Mar 27, 2011




Today on Savvy Talk Radio at 6PM EST we will be discussing Chris Brown and the Man-Child Syndrome that is plaguing the black community. Please call 718-664-6383 to listen to join the conversation or listen to the show in the archives at www.blogtalkradio.com/thesavvysista. Please feel free to leave a comment about the show.

After Chris' now infamous GMA meltdown and subsequently reading Kevin Powell's prolific open letter to Chris, I had an 'A-ha' moment. The black community has become inundated with men suffering from the Man-Child or Puer aeternus syndrome. Psychology describes the syndrome as an older man whose emotional life has remained at an adolescent level, usually coupled with too great a dependence on the mother. Hmm...sounds familiar doesn't it?

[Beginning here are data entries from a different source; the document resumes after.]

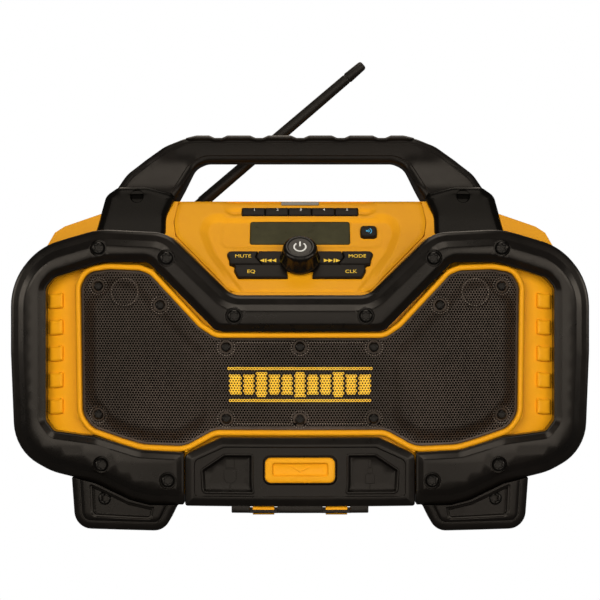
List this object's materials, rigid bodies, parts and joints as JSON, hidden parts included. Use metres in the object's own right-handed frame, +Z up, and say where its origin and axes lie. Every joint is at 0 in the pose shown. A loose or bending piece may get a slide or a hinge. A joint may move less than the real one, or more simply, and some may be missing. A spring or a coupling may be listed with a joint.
{
  "type": "jobsite radio",
  "caption": "Rugged portable radio: two-part housing between front and rear bumper cages, carry handle, sloped controls, speaker grille, tilting aerial and hinged doors.",
  "frame": {"origin": "on the floor under the middle of the radio, at the feet's underside", "axes": "+X to the user's right, -Y out of the front, +Z up"},
  "size_m": [0.44, 0.2344, 0.3652],
  "materials": {
    "antenna_rubber": "matte",
    "badge_metal": "brushed",
    "black_bumper": "fine grained, satin",
    "circuit_board": "solder mask",
    "cone_paper": "coated pulp",
    "contact_brass": "plain",
    "display_glass": "smoked",
    "display_module": "matt",
    "emblem_yellow": "painted",
    "grille_metal": "perforated, powder coated",
    "grip_rubber": "matte",
    "handle_plastic": "satin",
    "inner_plastic": "matt",
    "key_rubber": "satin",
    "knob_plastic": "satin",
    "pin_steel": "plain",
    "screw_steel": "black oxide",
    "speaker_steel": "painted",
    "surround_rubber": "matte",
    "yellow_shell": "satin moulded"
  },
  "bodies": {
    "root": {"front_housing": "yellow_shell", "rear_housing": "yellow_shell", "front_cage": "black_bumper", "rear_cage": "black_bumper", "control_fascia": "yellow_shell", "speaker_grille": "grille_metal", "grille_emblem": "emblem_yellow", "handle": "handle_plastic", "handle_grip": "grip_rubber", "handle_mount_left": "handle_plastic", "handle_mount_right": "handle_plastic", "foot_front_left": "grip_rubber", "foot_front_right": "grip_rubber", "foot_rear_left": "grip_rubber", "foot_rear_right": "grip_rubber", "front_screws": "screw_steel", "rear_screws": "screw_steel", "handle_screws": "screw_steel", "grille_screws": "screw_steel", "lcd_window": "display_glass", "lcd_module": "display_module", "control_board": "circuit_board", "volume_encoder": "inner_plastic", "woofer_frame_left": "speaker_steel", "woofer_frame_right": "speaker_steel", "woofer_surround_left": "surround_rubber", "woofer_surround_right": "surround_rubber", "tweeter_left": "speaker_steel", "tweeter_right": "speaker_steel", "storage_tray": "inner_plastic", "usb_port": "inner_plastic", "aux_jack": "inner_plastic", "battery_terminal": "contact_brass", "power_supply": "inner_plastic", "main_board": "circuit_board", "mains_inlet": "inner_plastic", "door_pins": "pin_steel", "badge_plate": "badge_metal"},
    "volume_push": {"volume_shaft": "pin_steel"},
    "volume_knob": {"volume_knob": "knob_plastic"},
    "preset_button_1": {"preset_button_1": "key_rubber"},
    "preset_button_2": {"preset_button_2": "key_rubber"},
    "preset_button_3": {"preset_button_3": "key_rubber"},
    "preset_button_4": {"preset_button_4": "key_rubber"},
    "preset_button_5": {"preset_button_5": "key_rubber"},
    "pairing_button": {"pairing_button": "key_rubber"},
    "mute_key": {"mute_key": "key_rubber"},
    "previous_key": {"previous_key": "key_rubber"},
    "equalizer_key": {"equalizer_key": "key_rubber"},
    "mode_key": {"mode_key": "key_rubber"},
    "next_key": {"next_key": "key_rubber"},
    "clock_key": {"clock_key": "key_rubber"},
    "antenna_base": {"antenna_base": "antenna_rubber"},
    "antenna_mast": {"antenna_mast": "antenna_rubber"},
    "front_door": {"front_door": "black_bumper"},
    "front_latch": {"front_latch": "yellow_shell"},
    "battery_door": {"battery_door": "yellow_shell"},
    "battery_latch": {"battery_latch": "black_bumper"},
    "woofer_cone_left": {"woofer_cone_left": "cone_paper"},
    "woofer_cone_right": {"woofer_cone_right": "cone_paper"}
  },
  "joints": [
    {"name": "volume_press", "type": "slide", "parent": "root", "child": "volume_push", "axis": [0, 0.7314, -0.682], "range_m": [0, 0.0008], "stiffness_N_per_m": 2500, "springref_m": -0.0002},
    {"name": "volume_spin", "type": "hinge", "parent": "volume_push", "child": "volume_knob", "pos_m": [0, -0.07267, 0.20356], "axis": [0, -0.7314, 0.682], "continuous": true},
    {"name": "preset_button_1_press", "type": "slide", "parent": "root", "child": "preset_button_1", "axis": [0, 0.7314, -0.682], "range_m": [0, 0.0008], "stiffness_N_per_m": 1200, "springref_m": -0.0002},
    {"name": "preset_button_2_press", "type": "slide", "parent": "root", "child": "preset_button_2", "axis": [0, 0.7314, -0.682], "range_m": [0, 0.0008], "stiffness_N_per_m": 1200, "springref_m": -0.0002},
    {"name": "preset_button_3_press", "type": "slide", "parent": "root", "child": "preset_button_3", "axis": [0, 0.7314, -0.682], "range_m": [0, 0.0008], "stiffness_N_per_m": 1200, "springref_m": -0.0002},
    {"name": "preset_button_4_press", "type": "slide", "parent": "root", "child": "preset_button_4", "axis": [0, 0.7314, -0.682], "range_m": [0, 0.0008], "stiffness_N_per_m": 1200, "springref_m": -0.0002},
    {"name": "preset_button_5_press", "type": "slide", "parent": "root", "child": "preset_button_5", "axis": [0, 0.7314, -0.682], "range_m": [0, 0.0008], "stiffness_N_per_m": 1200, "springref_m": -0.0002},
    {"name": "pairing_button_press", "type": "slide", "parent": "root", "child": "pairing_button", "axis": [0, 0.7314, -0.682], "range_m": [0, 0.0008], "stiffness_N_per_m": 1200, "springref_m": -0.0002},
    {"name": "mute_key_press", "type": "slide", "parent": "root", "child": "mute_key", "axis": [0, 0.7314, -0.682], "range_m": [0, 0.0008], "stiffness_N_per_m": 1200, "springref_m": -0.0002},
    {"name": "previous_key_press", "type": "slide", "parent": "root", "child": "previous_key", "axis": [0, 0.7314, -0.682], "range_m": [0, 0.0008], "stiffness_N_per_m": 1200, "springref_m": -0.0002},
    {"name": "equalizer_key_press", "type": "slide", "parent": "root", "child": "equalizer_key", "axis": [0, 0.7314, -0.682], "range_m": [0, 0.0008], "stiffness_N_per_m": 1200, "springref_m": -0.0002},
    {"name": "mode_key_press", "type": "slide", "parent": "root", "child": "mode_key", "axis": [0, 0.7314, -0.682], "range_m": [0, 0.0008], "stiffness_N_per_m": 1200, "springref_m": -0.0002},
    {"name": "next_key_press", "type": "slide", "parent": "root", "child": "next_key", "axis": [0, 0.7314, -0.682], "range_m": [0, 0.0008], "stiffness_N_per_m": 1200, "springref_m": -0.0002},
    {"name": "clock_key_press", "type": "slide", "parent": "root", "child": "clock_key", "axis": [0, 0.7314, -0.682], "range_m": [0, 0.0008], "stiffness_N_per_m": 1200, "springref_m": -0.0002},
    {"name": "antenna_swivel", "type": "hinge", "parent": "root", "child": "antenna_base", "pos_m": [-0.086, 0.048, 0.232], "axis": [0, 0, 1], "range_deg": [0, 135]},
    {"name": "antenna_tilt", "type": "hinge", "parent": "antenna_base", "child": "antenna_mast", "pos_m": [-0.086, 0.048, 0.2454], "axis": [0, -1, 0], "range_deg": [-39, 49.5]},
    {"name": "front_door_hinge", "type": "hinge", "parent": "root", "child": "front_door", "pos_m": [0, -0.106, 0.017], "axis": [1, 0, 0], "range_deg": [0, 90]},
    {"name": "front_latch_pull", "type": "hinge", "parent": "front_door", "child": "front_latch", "pos_m": [0, -0.114, 0.0385], "axis": [1, 0, 0], "range_deg": [0, 25], "stiffness_Nm_per_rad": 0.05, "springref_deg": -5.73},
    {"name": "battery_door_hinge", "type": "hinge", "parent": "root", "child": "battery_door", "pos_m": [0, 0.1035, 0.062], "axis": [-1, 0, 0], "range_deg": [0, 95]},
    {"name": "battery_latch_slide", "type": "slide", "parent": "battery_door", "child": "battery_latch", "axis": [0, 0, -1], "range_m": [0, 0.004], "stiffness_N_per_m": 400, "springref_m": -0.001},
    {"name": "woofer_left_stroke", "type": "slide", "parent": "root", "child": "woofer_cone_left", "axis": [-0.2066, -0.9784, 0], "range_m": [-0.002, 0.002], "stiffness_N_per_m": 1500, "deforming": ["woofer_surround_left"]},
    {"name": "woofer_right_stroke", "type": "slide", "parent": "root", "child": "woofer_cone_right", "axis": [0.2066, -0.9784, 0], "range_m": [-0.002, 0.002], "stiffness_N_per_m": 1500, "deforming": ["woofer_surround_right"]}
  ]
}
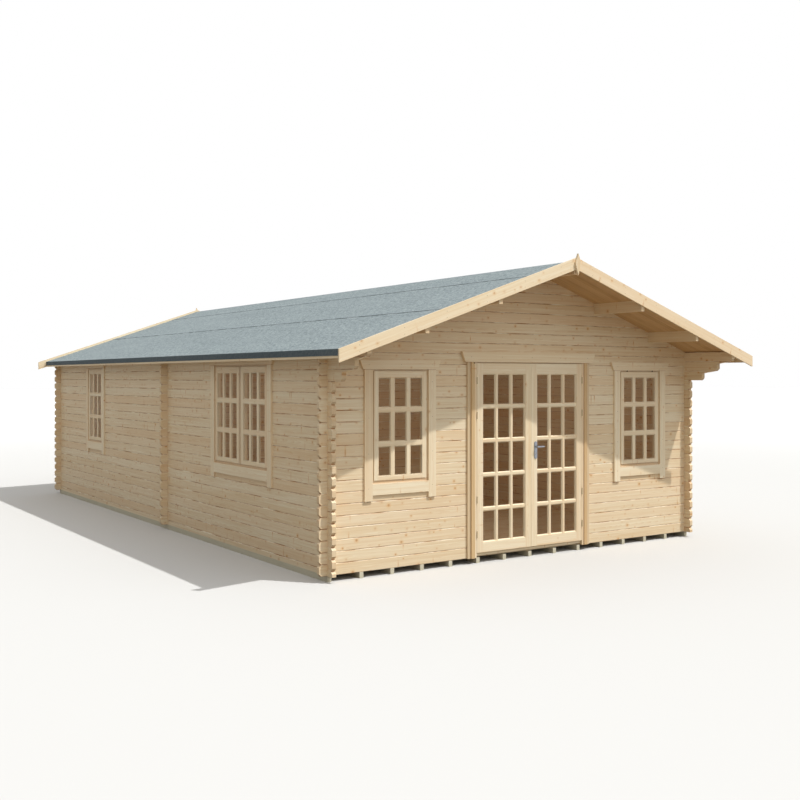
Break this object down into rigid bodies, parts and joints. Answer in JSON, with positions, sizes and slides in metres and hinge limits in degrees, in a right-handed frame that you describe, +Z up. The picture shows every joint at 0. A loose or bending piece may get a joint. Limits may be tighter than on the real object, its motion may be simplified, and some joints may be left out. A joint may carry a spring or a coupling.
{
  "type": "log cabin",
  "caption": "Log cabin with notched corner logs, a felt roof with wide front overhang, a glazed double door and framed windows.",
  "frame": {"origin": "on the ground, at the middle of the roof's outline in plan", "axes": "+Z up, the front gable with the double door faces -Y, +X to the right seen from the front"},
  "size_m": [5.66, 9.965, 3.2144],
  "materials": {
    "log_timber": "planed softwood",
    "board_timber": "planed softwood boards",
    "floor_timber": "planed softwood floor boards",
    "treated_timber": "treated softwood",
    "roof_felt": "mineral surfaced bitumen felt",
    "window_glass": "clear glass",
    "hinge_metal": "zinc plated",
    "handle_metal": "satin"
  },
  "bodies": {
    "cabin": {"bearers": "treated_timber", "floor": "floor_timber", "front_wall_left": "log_timber", "front_wall_right": "log_timber", "front_gable": "log_timber", "left_wall": "log_timber", "left_wall_head": "log_timber", "right_wall": "log_timber", "right_wall_head": "log_timber", "back_wall": "log_timber", "partition_left": "log_timber", "partition_right": "log_timber", "partition_gable": "log_timber", "purlins": "log_timber", "roof_boards_left": "board_timber", "roof_boards_right": "board_timber", "roof_felt_left": "roof_felt", "roof_felt_right": "roof_felt", "ridge_felt": "roof_felt", "eaves_boards": "board_timber", "front_barge_left": "board_timber", "front_barge_right": "board_timber", "rear_barge_left": "board_timber", "rear_barge_right": "board_timber", "finials": "board_timber", "door_jamb_left": "board_timber", "door_jamb_right": "board_timber", "door_head": "board_timber", "door_threshold": "board_timber", "door_casing_left": "board_timber", "door_casing_right": "board_timber", "door_lintel": "board_timber", "front_window_casings": "board_timber", "front_window_frames": "board_timber", "front_window_glass": "window_glass", "side_window_casings": "board_timber", "side_window_frames": "board_timber", "side_window_glass": "window_glass", "frame_hinges": "hinge_metal"},
    "left_leaf": {"left_door_leaf": "board_timber", "left_door_glass": "window_glass", "left_door_hinges": "hinge_metal"},
    "right_leaf": {"right_door_leaf": "board_timber", "right_door_glass": "window_glass", "right_door_hinges": "hinge_metal", "handle_plate": "handle_metal"},
    "lever": {"door_lever": "handle_metal"}
  },
  "joints": [
    {"name": "left_leaf_hinge", "type": "hinge", "parent": "cabin", "child": "left_leaf", "pos_m": [-0.7495, -4.2615, 1.1025], "axis": [0, 0, -1], "range_deg": [0, 110]},
    {"name": "right_leaf_hinge", "type": "hinge", "parent": "cabin", "child": "right_leaf", "pos_m": [0.7495, -4.2615, 1.1025], "axis": [0, 0, 1], "range_deg": [0, 110]},
    {"name": "lever_hinge", "type": "hinge", "parent": "right_leaf", "child": "lever", "pos_m": [0.06, -4.2765, 1.192], "axis": [0, 1, 0], "range_deg": [0, 45], "stiffness_Nm_per_rad": 0.6, "springref_deg": -20.05}
  ]
}
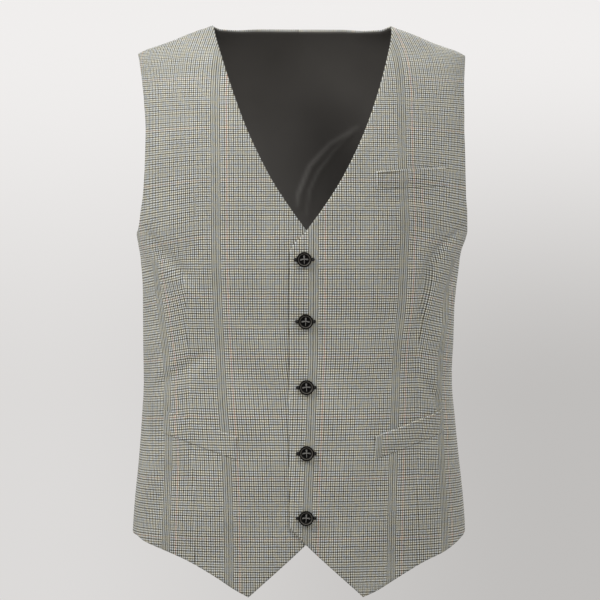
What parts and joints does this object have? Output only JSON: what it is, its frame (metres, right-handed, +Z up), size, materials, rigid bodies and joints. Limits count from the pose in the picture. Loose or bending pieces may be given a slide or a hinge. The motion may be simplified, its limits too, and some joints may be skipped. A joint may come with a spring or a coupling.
{
  "type": "suit waistcoat",
  "caption": "Single-breasted V-neck suit waistcoat in small check cloth, buttoned, with breast and hip welt pockets, pointed front hem and dark lining, in worn hollow form.",
  "frame": {"origin": "middle of the wearer's shoulders, halfway between the shoulder seams and at the height of their middle, in the plane of those seams", "axes": "+X to the wearer's left, +Y to the wearer's back, +Z up; the buttons face -Y"},
  "size_m": [0.399, 0.2293, 0.6709],
  "materials": {
    "check_cloth": "matte small check weave",
    "lining": "satin",
    "button": "semi-gloss"
  },
  "bodies": {
    "root": {"front_left": "check_cloth", "front_right": "check_cloth", "back_left": "check_cloth", "back_right": "check_cloth", "back_lining": "lining", "breast_welt": "check_cloth", "hip_welt_left": "check_cloth", "hip_welt_right": "check_cloth", "button_1": "button", "button_2": "button", "button_3": "button", "button_4": "button", "button_5": "button"}
  },
  "joints": []
}
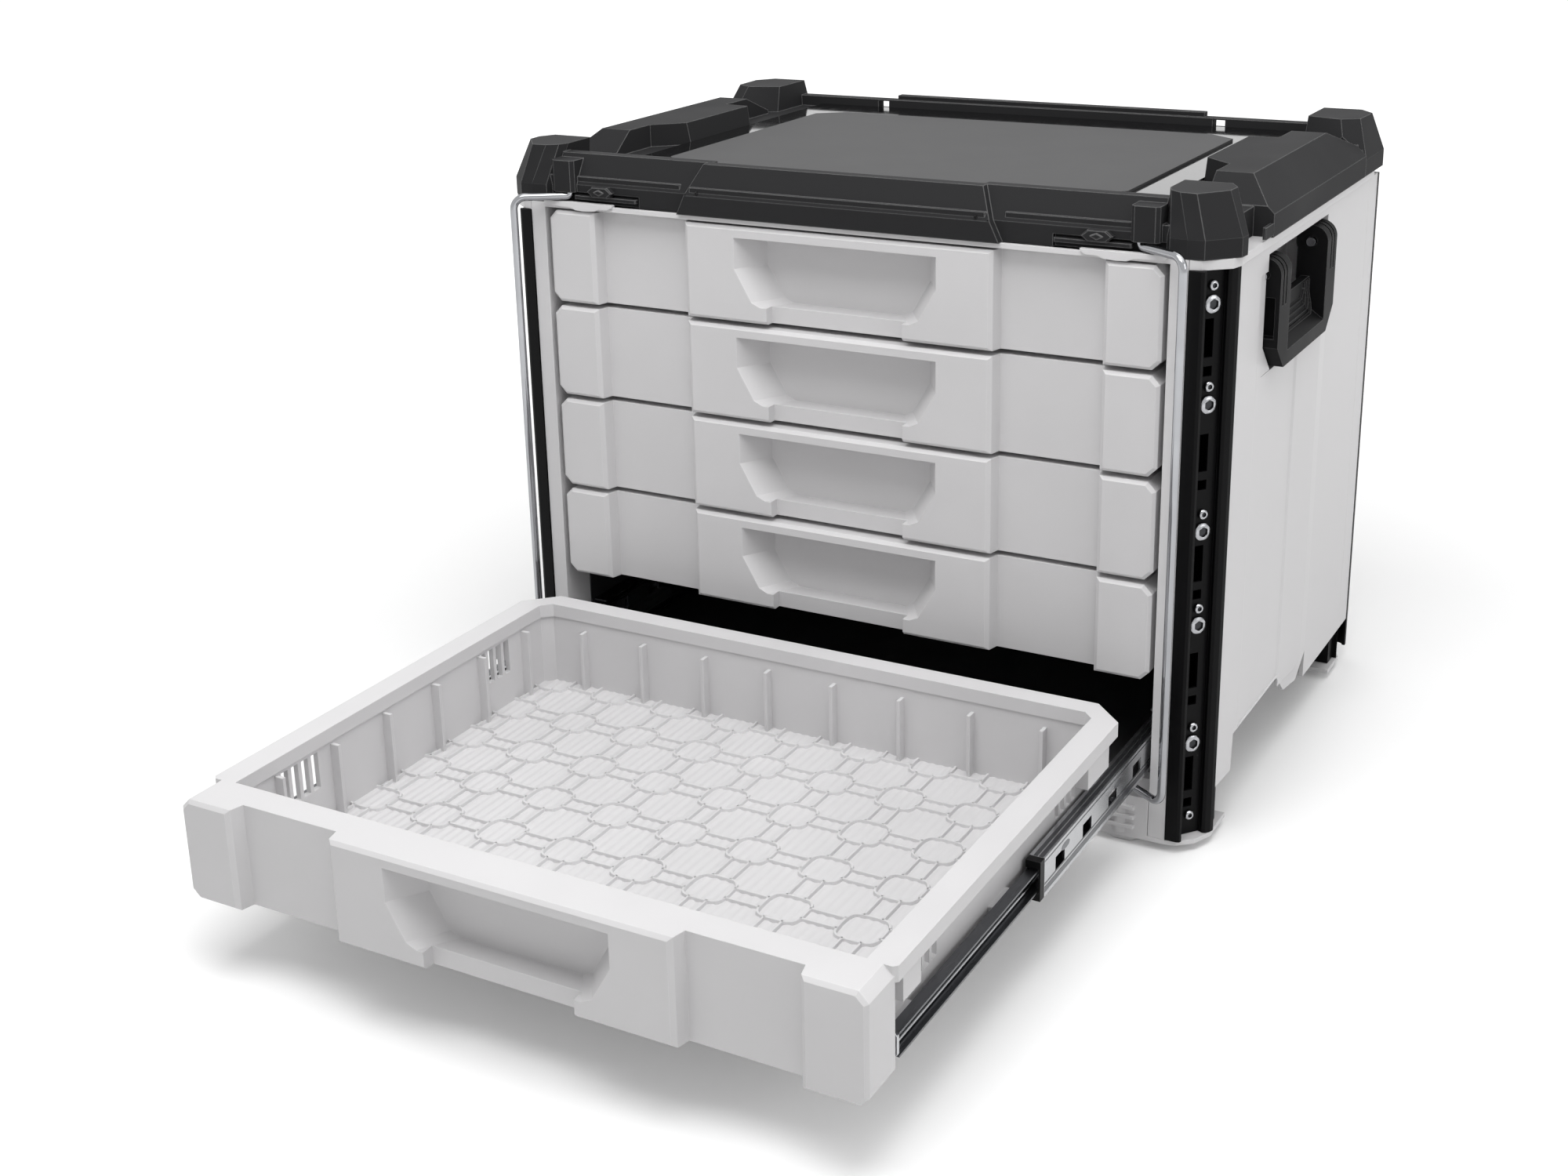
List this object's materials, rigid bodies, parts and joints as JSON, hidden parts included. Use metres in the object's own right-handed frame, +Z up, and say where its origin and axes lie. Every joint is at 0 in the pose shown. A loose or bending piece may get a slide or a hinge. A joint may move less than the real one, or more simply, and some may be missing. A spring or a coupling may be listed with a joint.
{
  "type": "socket organizer drawer box",
  "caption": "Stackable case with shallow drawers on telescopic slides, swing-out wire lock bars, folding side handles and a ribbed lid.",
  "frame": {"origin": "middle of the underside of the base plate, 29 mm above the ground", "axes": "+X to the right seen from the drawer side, +Y to the back, +Z up"},
  "size_m": [0.4464, 0.6385, 0.358],
  "materials": {
    "case_plastic": "light gray moulded plastic with a fine grain",
    "drawer_plastic": "light gray moulded plastic with a fine grain",
    "lid_plastic": "black moulded plastic with a fine grain",
    "panel_gloss": "glossy black sheet",
    "mat_rubber": "soft gray mat",
    "post_metal": "black powder coat on a pressed post",
    "inner_plastic": "matt black inner walls and floor",
    "rail_steel": "zinc-plated rolled steel",
    "stop_plastic": "black moulded stops",
    "bail_chrome": "chrome-plated wire",
    "screw_steel": "bright button heads and pins",
    "handle_plastic": "black moulded grip"
  },
  "bodies": {
    "cabinet": {"base": "case_plastic", "floor_plate": "inner_plastic", "front_bezel": "case_plastic", "handle_pins_left": "screw_steel", "handle_pins_right": "screw_steel", "inner_wall_left": "inner_plastic", "inner_wall_right": "inner_plastic", "large_screws": "screw_steel", "outer_rails_1": "rail_steel", "outer_rails_2": "rail_steel", "outer_rails_3": "rail_steel", "outer_rails_4": "rail_steel", "outer_rails_5": "rail_steel", "post_front_left": "post_metal", "post_front_right": "post_metal", "post_rear_left": "post_metal", "post_rear_right": "post_metal", "rear_panel": "case_plastic", "side_panel_left": "case_plastic", "side_panel_right": "case_plastic", "small_screws": "screw_steel", "top_collar": "case_plastic", "top_cover": "lid_plastic", "top_mat": "mat_rubber", "top_panel": "panel_gloss"},
    "left_lock_bar": {"bail_left": "bail_chrome"},
    "right_lock_bar": {"bail_right": "bail_chrome"},
    "drawer_unit_1": {"drawer_1": "drawer_plastic", "inner_rails_1": "rail_steel"},
    "drawer_unit_2": {"drawer_2": "drawer_plastic", "inner_rails_2": "rail_steel"},
    "drawer_unit_3": {"drawer_3": "drawer_plastic", "inner_rails_3": "rail_steel"},
    "drawer_unit_4": {"drawer_4": "drawer_plastic", "inner_rails_4": "rail_steel"},
    "drawer_unit_5": {"drawer_5": "drawer_plastic", "inner_rails_5": "rail_steel"},
    "left_grip": {"handle_left": "handle_plastic"},
    "right_grip": {"handle_right": "handle_plastic"},
    "slide_unit_1": {"middle_rails_1": "rail_steel", "rail_stops_1": "stop_plastic"},
    "slide_unit_2": {"middle_rails_2": "rail_steel", "rail_stops_2": "stop_plastic"},
    "slide_unit_3": {"middle_rails_3": "rail_steel", "rail_stops_3": "stop_plastic"},
    "slide_unit_4": {"middle_rails_4": "rail_steel", "rail_stops_4": "stop_plastic"},
    "slide_unit_5": {"middle_rails_5": "rail_steel", "rail_stops_5": "stop_plastic"}
  },
  "joints": [
    {"name": "drawer_1_travel", "type": "slide", "parent": "cabinet", "child": "drawer_unit_1", "axis": [0, -1, 0], "range_m": [0, 0.327]},
    {"name": "slide_1_travel", "type": "slide", "parent": "cabinet", "child": "slide_unit_1", "axis": [0, -1, 0], "range_m": [0, 0.17498]},
    {"name": "drawer_2_travel", "type": "slide", "parent": "cabinet", "child": "drawer_unit_2", "axis": [0, -1, 0], "range_m": [0, 0.327]},
    {"name": "slide_2_travel", "type": "slide", "parent": "cabinet", "child": "slide_unit_2", "axis": [0, -1, 0], "range_m": [0, 0.17498]},
    {"name": "drawer_3_travel", "type": "slide", "parent": "cabinet", "child": "drawer_unit_3", "axis": [0, -1, 0], "range_m": [0, 0.327]},
    {"name": "slide_3_travel", "type": "slide", "parent": "cabinet", "child": "slide_unit_3", "axis": [0, -1, 0], "range_m": [0, 0.17498]},
    {"name": "drawer_4_travel", "type": "slide", "parent": "cabinet", "child": "drawer_unit_4", "axis": [0, -1, 0], "range_m": [0, 0.327]},
    {"name": "slide_4_travel", "type": "slide", "parent": "cabinet", "child": "slide_unit_4", "axis": [0, -1, 0], "range_m": [0, 0.17498]},
    {"name": "drawer_5_travel", "type": "slide", "parent": "cabinet", "child": "drawer_unit_5", "axis": [0, -1, 0], "range_m": [-0.327, 0]},
    {"name": "slide_5_travel", "type": "slide", "parent": "cabinet", "child": "slide_unit_5", "axis": [0, -1, 0], "range_m": [-0.17498, 0]},
    {"name": "right_lock_bar_swing", "type": "hinge", "parent": "cabinet", "child": "right_lock_bar", "pos_m": [0.1716, -0.149, 0.15], "axis": [0, 0, 1], "range_deg": [-22, 12]},
    {"name": "left_lock_bar_swing", "type": "hinge", "parent": "cabinet", "child": "left_lock_bar", "pos_m": [-0.1716, -0.149, 0.15], "axis": [0, 0, -1], "range_deg": [-22, 12]},
    {"name": "right_grip_fold", "type": "hinge", "parent": "cabinet", "child": "right_grip", "pos_m": [0.2142, -0.022, 0.2755], "axis": [0, -1, 0], "range_deg": [0, 90]},
    {"name": "left_grip_fold", "type": "hinge", "parent": "cabinet", "child": "left_grip", "pos_m": [-0.2142, -0.022, 0.2755], "axis": [0, 1, 0], "range_deg": [0, 90]}
  ],
  "couplings": [
    {"joint": "slide_1_travel", "follows": "drawer_1_travel", "ratio": 0.535},
    {"joint": "slide_2_travel", "follows": "drawer_2_travel", "ratio": 0.535},
    {"joint": "slide_3_travel", "follows": "drawer_3_travel", "ratio": 0.535},
    {"joint": "slide_4_travel", "follows": "drawer_4_travel", "ratio": 0.535},
    {"joint": "slide_5_travel", "follows": "drawer_5_travel", "ratio": 0.535}
  ]
}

When we look around our community (I'm only referring to the black community in this article because this is primarily what I deal with on this site. I know other communities are affected by this syndrome so you don't have to tell me in the comment section. I already know.) we can see the examples of the man-child syndrome all around us from the number of unwed pregnancies, the Hip-Hop videos, the decline in black marriage, the treatment of our women, and the campaign to blame everything on the Black Woman. I'm not saying that black women don't share in the decline of the village, but all the blame cannot be laid at the feet of the sista's. We have found ourselves at a tipping point in our community and until we face it head on there may be no turning this problem around for the better.

Chris Brown has become the poster boy of the 'Man-child' syndrome. Physically, he is a man (and if you saw the nude pics you would totally agree with me), but emotionally he is an adolescent. Somewhere along the line his emotional self became stunted and stuck between the ages of 13 to 17 years old. This is a problem that is occurring with a lot of our men. I don't know if it's because mostly women are raising the boys in our communities, and unless you are an exceptional woman, it is very hard for a woman to raise a man. Iron sharpens iron. I know it may be hard for some of us to hear, but it truly does take a man to raise a man. A woman can teach a boy how to be a good person but not how to be a man. There is a difference. Thus we are seeing this warped sense of manhood being perpetrated throughout our community.

Our society allows women to be complex beings, but the same grace is not given to men. Men are not allowed to tap into their emotional selves on the grounds that they may be deemed weak. This in itself has contributed to this warped sense of manhood. If you ask a person 'what is a man?' they probably give you the Steve Harvey answer, 'A man is what he does, who he is, and how much he makes.' This is a superficial answer that again contributes to a warped sense of manhood that places the value of one's manhood upon that which is simplistic. Men are not allowed to go deeper and explore the things that make them complex human beings. As humans we are emotional, spiritual, mental, and physical beings, but society only teaches men to focus on the mental and the physical aspect of their being thus neglecting the others. Hence, this is why we have a lot of men-children running around proclaiming themselves to be men.

So when Chris Brown, man-child, was confronted by Kevin Powell, man, about having a conversation, Chris didn't respond because the presence of a man was something that was foreign to Chris. Chris is use to hanging around other men-children. He doesn't know what it means to be around a man. Kevin Powell, in his open letter, admitted that it was the same for him but it wasn't until he went to therapy that he realized what was going on. Ooh...there's that word again, therapy. Now, we already know that Kevin lost a lot of us when he mentioned that word. Therapy is just not one of those things they we as a people are not willing to participate in, but yet, it is a stigma that we have to overcome. How else are the men-children going to figure out why the child within them have a bigger voice and more say in their life than they do as men? They must reflect upon themselves and go inside and have an honest conversation with that child. It is only then that these men-children will be able to cross over into manhood.

I know you are wondering, well Savvy Sista then what is your definition of a man. I wished I could give you a simplistic answer but thus I cannot. You see, for me, a man is not some simplistic being that can be summarized in a one sentence definition. Men, like women, are complicated and flawed. This is what makes us so great in my opinion, our complexities. Listen, only a man-child will say that a woman can take his manhood. I have never met a woman that said a man took her womanhood because a woman knows that her being a woman is not predicated on what a man does or does not do. At the end of the day, she is still a woman. This has to be the same way for men. No one can take your manhood from you. You can give it away but it cannot be taken.